Even against Texas A&M, the Hogs were looking respectable at halftime. Arkansas was down by just two after scoring 33 points. But in the second half, when the speed and depth is supposed to take over, Arkansas only scored 20 points. The Hogs played 12 players compared to just nine from the Aggies.
While the team is accomplishing its goal of winning the turnover battle – they’ve done so in each of the overtime games – they’re not doing so in a way that is wearing down opponents and allowing the Hogs to make late runs to seal the game. The opposite is happening. Arkansas’ opponents are the ones playing better late. And this is not just a road issue, even if the problem is exacerbated on the road.
I’m all for playing fast. It’s fun to watch and it’s proven it can be effective. But something isn’t working right now and it’s not as simple as questionable coaching decisions late in the game. The team isn’t hitting as many shots (in particular, Michael Qualls is shooting 19.6% in SEC play compared to 53.1% in non-conference) and sometimes isn’t playing smart (why has Fred Gulley, despite having two of his best offensive performances of the season, committing nine fouls in the last two games?).
We all know this team can play better, and can do so outside of Bud Walton Arena. In the team’s two losses in Maui they scored 77 and 81 points. I still think they’re capable of winning a lot of games this year, but what must be acknowledged is this “Fastest 40″ system must be tweaked. It’s simply not doing what it’s designed to do. Perhaps the new foul rules have hampered its effectiveness. Maybe teams are just smarter about conditioning than they were 10 or 20 years ago. But Arkansas doesn’t appear to be wearing anybody down. They’re not winning any games by imposing their will.
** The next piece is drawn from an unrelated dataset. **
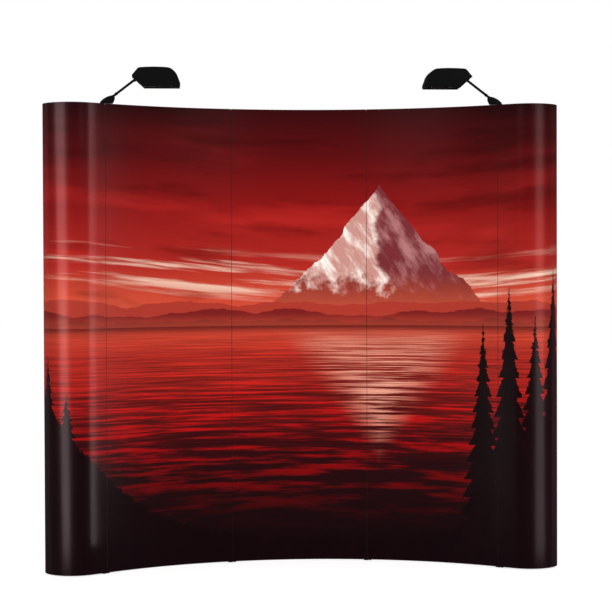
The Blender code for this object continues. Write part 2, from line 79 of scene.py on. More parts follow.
flat_columns = 4               # strips over the flat before the curl, and over a front panel's tape

# Frame
bays_wide = 3
rows_high = 3
frame_depth = 0.240
hub_size = 0.048
hub_thickness = 0.020
hub_corner = 0.008
pin_reach = 0.016
strut_diameter = 0.013
strut_washer = 0.001
tongue_thickness = 0.006
tongue_width = 0.010
swage_length = 0.016           # tube flattened towards its tongue
tube_squareness = 2.0          # power of a section's outline: 2 is round
tongue_squareness = 6.0
rivet_head_diameter = 0.0095
rivet_head_rise = 0.0022
rivet_sunk_share = 0.35        # of the head's rise, that sits in the strut
rivet_shank_share = 0.6        # of the head's diameter
notch_pin_diameter = 0.0026
notch_pin_bed = 0.003          # of a pin in each wall of its notch
bar_width = 0.036
bar_depth = 0.008
bar_wall = 0.0016
bar_round = 0.0012
bar_corner_share = 0.3         # of the rounding, from the bar's sides to the middle of its corner
bar_floor_gap = 0.004
bar_joint_gap = 0.0007
hub_edge_round = 0.0009
hub_boss_diameter = 0.018
hub_boss_rise = 0.0012
hub_boss_shoulder_share = 0.6          # of the ring's rise, where its two edges start to slope
hub_boss_slope_share = 0.06            # of its two radii
hub_hole_diameter = 0.010
hub_pocket_depth = 0.0022
hub_pocket_shares = (0.46, 0.80)       # of the hub's half, where a pocket starts and ends
hub_pocket_point_share = 0.86          # of the pocket's far edge, for its outer corner
hub_pocket_cut_share = 0.35            # of the hub's corner

# Corners round a turned piece
turned_sides = 24
pin_sides = 12
rivet_sides = 20               # also of screws and of the lamps' pins
arm_sides = 28
broad_sides = 32

# Steps over rounded and tapered stretches
tongue_steps = 6
swage_steps = 8
rivet_steps = 5
screw_steps = 4
pod_round_steps = 6
head_round_steps = 5

# Clearances
seat_gap = 0.0003
tongue_end_gap = 0.0005
cutter_overrun = 0.010

# Edges sharper than these are shaded sharp, or rounded
sharp_angle = radians(35)
round_angle = radians(30)

# Least sizes that keep the corners of a pointed end apart
tip_radius = 0.000001
tip_half_width = 0.00001

# Worked out from the sizes above
arc_radius = panel_width / bay_angle
hub_half = hub_size / 2
hub_face = hub_thickness / 2
print_depth = panel_sheet + tape_thickness
front_line = arc_radius + print_depth + seat_gap + bar_depth + hub_face
rear_line = front_line + frame_depth
end_depth = frame_depth + 2 * (print_depth + seat_gap + bar_depth) + hub_thickness
curl_radius = end_depth / 2
curl_length = pi * curl_radius
half_turn = bay_angle * bays_wide / 2
front_reach = panel_width * bays_wide / 2
strut_offset = (strut_diameter + strut_washer) / 2
notch_half = tongue_thickness / 2 + seat_gap
notch_floor = pin_reach - tongue_width / 2 - tongue_end_gap
tube_setback = hub_half - pin_reach + strut_diameter / 2 + tongue_end_gap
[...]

Let’s be proactive and make some adjustments. Make the chaos a little more controlled. Design a couple more plays. Just don’t rely on wearing anybody down because that’s not happening. If the team’s results end up relying on how many threes they make, that’s not a recipe for long-term success – especially with as few pure shooters as Arkansas has.
Again, this isn’t to suggest Arkansas abandon playing up-tempo basketball. But lets look for a little tweak or adjustment to tighten it up a bit. Most likely, if Arkansas is take advantage of the opportunities laid out before them, both this season and in seasons to come, some sort of changes must be made.